Stated exercise → Every line in the listing below from the one with "What bpy script" through the one with "it is sewn." is to be reproduced exactly, both ends included; leave out the rest.

-------- Data shown

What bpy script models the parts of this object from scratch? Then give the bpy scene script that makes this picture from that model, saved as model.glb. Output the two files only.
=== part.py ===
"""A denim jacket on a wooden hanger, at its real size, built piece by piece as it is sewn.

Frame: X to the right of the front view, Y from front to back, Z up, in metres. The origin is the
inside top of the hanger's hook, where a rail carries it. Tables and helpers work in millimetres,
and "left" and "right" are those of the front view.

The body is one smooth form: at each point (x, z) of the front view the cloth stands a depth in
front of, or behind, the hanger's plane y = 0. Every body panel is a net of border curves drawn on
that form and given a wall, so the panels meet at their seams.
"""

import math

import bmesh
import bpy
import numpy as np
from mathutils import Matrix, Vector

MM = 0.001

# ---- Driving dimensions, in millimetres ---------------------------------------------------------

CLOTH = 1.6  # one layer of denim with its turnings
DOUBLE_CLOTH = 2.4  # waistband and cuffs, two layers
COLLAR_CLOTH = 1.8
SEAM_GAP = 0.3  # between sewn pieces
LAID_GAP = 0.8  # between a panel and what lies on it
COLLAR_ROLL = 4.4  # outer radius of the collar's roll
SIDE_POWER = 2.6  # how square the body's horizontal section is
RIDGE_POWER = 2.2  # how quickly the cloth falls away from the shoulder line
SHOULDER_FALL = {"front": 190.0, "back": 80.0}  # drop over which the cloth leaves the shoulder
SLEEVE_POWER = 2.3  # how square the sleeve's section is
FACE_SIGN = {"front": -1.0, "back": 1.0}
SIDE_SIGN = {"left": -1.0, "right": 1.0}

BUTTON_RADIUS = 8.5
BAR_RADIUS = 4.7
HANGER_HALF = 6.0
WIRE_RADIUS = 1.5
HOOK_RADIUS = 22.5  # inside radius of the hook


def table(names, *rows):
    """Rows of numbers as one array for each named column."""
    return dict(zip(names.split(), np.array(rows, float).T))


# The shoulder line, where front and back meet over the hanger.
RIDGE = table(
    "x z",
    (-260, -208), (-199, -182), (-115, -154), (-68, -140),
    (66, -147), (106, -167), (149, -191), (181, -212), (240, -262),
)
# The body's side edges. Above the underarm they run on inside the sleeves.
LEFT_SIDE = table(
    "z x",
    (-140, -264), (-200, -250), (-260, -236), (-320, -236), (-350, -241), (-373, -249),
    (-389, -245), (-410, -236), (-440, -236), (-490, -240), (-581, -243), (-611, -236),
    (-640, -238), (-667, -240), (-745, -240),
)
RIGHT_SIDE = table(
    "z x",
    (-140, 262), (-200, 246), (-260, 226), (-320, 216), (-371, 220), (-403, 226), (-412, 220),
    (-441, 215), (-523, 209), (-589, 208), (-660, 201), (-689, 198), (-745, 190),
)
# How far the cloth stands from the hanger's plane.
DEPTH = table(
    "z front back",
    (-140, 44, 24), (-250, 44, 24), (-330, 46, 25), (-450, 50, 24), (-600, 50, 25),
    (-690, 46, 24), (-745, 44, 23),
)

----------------
-------- Data shown

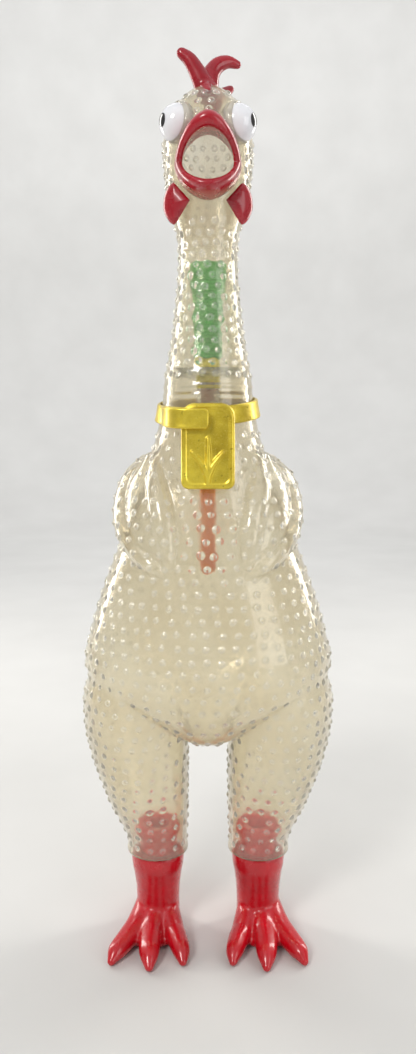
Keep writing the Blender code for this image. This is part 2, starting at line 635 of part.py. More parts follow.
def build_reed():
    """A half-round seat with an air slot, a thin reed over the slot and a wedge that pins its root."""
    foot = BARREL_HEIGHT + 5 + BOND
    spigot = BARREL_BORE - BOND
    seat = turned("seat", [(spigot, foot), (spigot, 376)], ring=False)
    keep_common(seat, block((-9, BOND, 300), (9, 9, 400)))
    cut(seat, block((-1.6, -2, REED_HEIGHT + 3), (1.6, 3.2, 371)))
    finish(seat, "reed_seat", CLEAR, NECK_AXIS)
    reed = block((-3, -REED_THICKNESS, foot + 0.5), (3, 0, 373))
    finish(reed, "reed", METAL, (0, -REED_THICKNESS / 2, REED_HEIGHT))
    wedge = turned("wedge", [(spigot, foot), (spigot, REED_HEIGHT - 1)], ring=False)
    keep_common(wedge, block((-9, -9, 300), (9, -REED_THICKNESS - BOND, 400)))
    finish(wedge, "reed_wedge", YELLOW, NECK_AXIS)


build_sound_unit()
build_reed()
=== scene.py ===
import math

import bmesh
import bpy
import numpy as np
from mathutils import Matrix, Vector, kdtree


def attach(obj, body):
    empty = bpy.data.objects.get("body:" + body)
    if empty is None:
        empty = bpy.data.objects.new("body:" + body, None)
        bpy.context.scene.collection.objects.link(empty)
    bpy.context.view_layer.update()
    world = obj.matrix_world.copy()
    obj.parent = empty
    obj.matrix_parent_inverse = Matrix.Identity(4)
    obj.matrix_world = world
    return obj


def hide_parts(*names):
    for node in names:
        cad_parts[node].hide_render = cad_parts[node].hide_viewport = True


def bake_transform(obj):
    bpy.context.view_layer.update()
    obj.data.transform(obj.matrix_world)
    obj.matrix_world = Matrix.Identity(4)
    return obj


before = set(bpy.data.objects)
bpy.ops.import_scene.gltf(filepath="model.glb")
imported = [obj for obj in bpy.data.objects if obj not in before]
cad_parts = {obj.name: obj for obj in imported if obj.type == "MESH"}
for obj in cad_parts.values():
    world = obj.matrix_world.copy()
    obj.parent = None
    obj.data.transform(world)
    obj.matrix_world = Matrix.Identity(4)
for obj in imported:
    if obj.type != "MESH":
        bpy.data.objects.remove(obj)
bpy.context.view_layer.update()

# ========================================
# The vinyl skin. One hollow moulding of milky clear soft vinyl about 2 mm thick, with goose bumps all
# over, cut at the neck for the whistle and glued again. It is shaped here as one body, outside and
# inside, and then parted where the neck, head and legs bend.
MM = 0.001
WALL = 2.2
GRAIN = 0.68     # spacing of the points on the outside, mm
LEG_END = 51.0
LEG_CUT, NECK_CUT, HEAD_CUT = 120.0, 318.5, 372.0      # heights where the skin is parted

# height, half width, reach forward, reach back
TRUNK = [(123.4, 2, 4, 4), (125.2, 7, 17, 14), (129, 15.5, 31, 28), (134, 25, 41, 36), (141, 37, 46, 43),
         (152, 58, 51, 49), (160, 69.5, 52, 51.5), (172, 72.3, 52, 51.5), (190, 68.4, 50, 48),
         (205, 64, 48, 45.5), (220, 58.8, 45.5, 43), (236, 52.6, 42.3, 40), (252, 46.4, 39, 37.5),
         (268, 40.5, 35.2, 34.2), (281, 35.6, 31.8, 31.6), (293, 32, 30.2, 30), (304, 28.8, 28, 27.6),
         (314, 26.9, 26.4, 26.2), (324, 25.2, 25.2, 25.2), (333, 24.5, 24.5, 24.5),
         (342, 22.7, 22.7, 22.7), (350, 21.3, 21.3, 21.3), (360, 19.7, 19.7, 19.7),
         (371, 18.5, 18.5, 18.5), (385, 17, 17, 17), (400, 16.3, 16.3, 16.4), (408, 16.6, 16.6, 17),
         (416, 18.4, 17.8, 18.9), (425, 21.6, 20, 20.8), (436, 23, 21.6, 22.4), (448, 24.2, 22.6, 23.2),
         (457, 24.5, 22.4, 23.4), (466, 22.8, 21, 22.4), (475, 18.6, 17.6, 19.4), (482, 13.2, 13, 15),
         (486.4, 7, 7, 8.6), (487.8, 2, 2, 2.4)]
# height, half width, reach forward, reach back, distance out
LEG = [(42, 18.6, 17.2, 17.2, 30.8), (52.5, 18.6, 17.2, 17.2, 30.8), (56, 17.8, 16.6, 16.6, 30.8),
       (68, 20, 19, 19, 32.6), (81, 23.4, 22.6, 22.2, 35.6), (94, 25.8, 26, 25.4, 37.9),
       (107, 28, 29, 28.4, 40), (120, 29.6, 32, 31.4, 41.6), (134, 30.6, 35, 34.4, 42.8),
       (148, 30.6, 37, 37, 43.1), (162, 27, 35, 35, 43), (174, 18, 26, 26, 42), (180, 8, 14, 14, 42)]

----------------
-------- Data shown

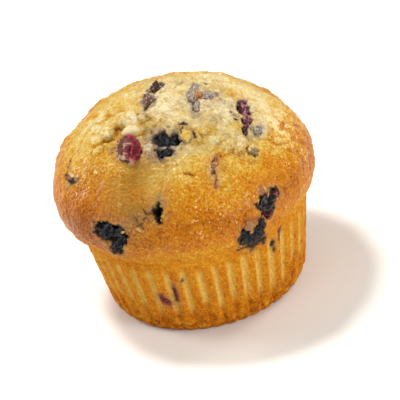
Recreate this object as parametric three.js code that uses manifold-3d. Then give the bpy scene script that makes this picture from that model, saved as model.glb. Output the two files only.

----------------

Response below →
What bpy script models the parts of this object from scratch? Then give the bpy scene script that makes this picture from that model, saved as model.glb. Output the two files only.
=== part.py ===
"""A denim jacket on a wooden hanger, at its real size, built piece by piece as it is sewn.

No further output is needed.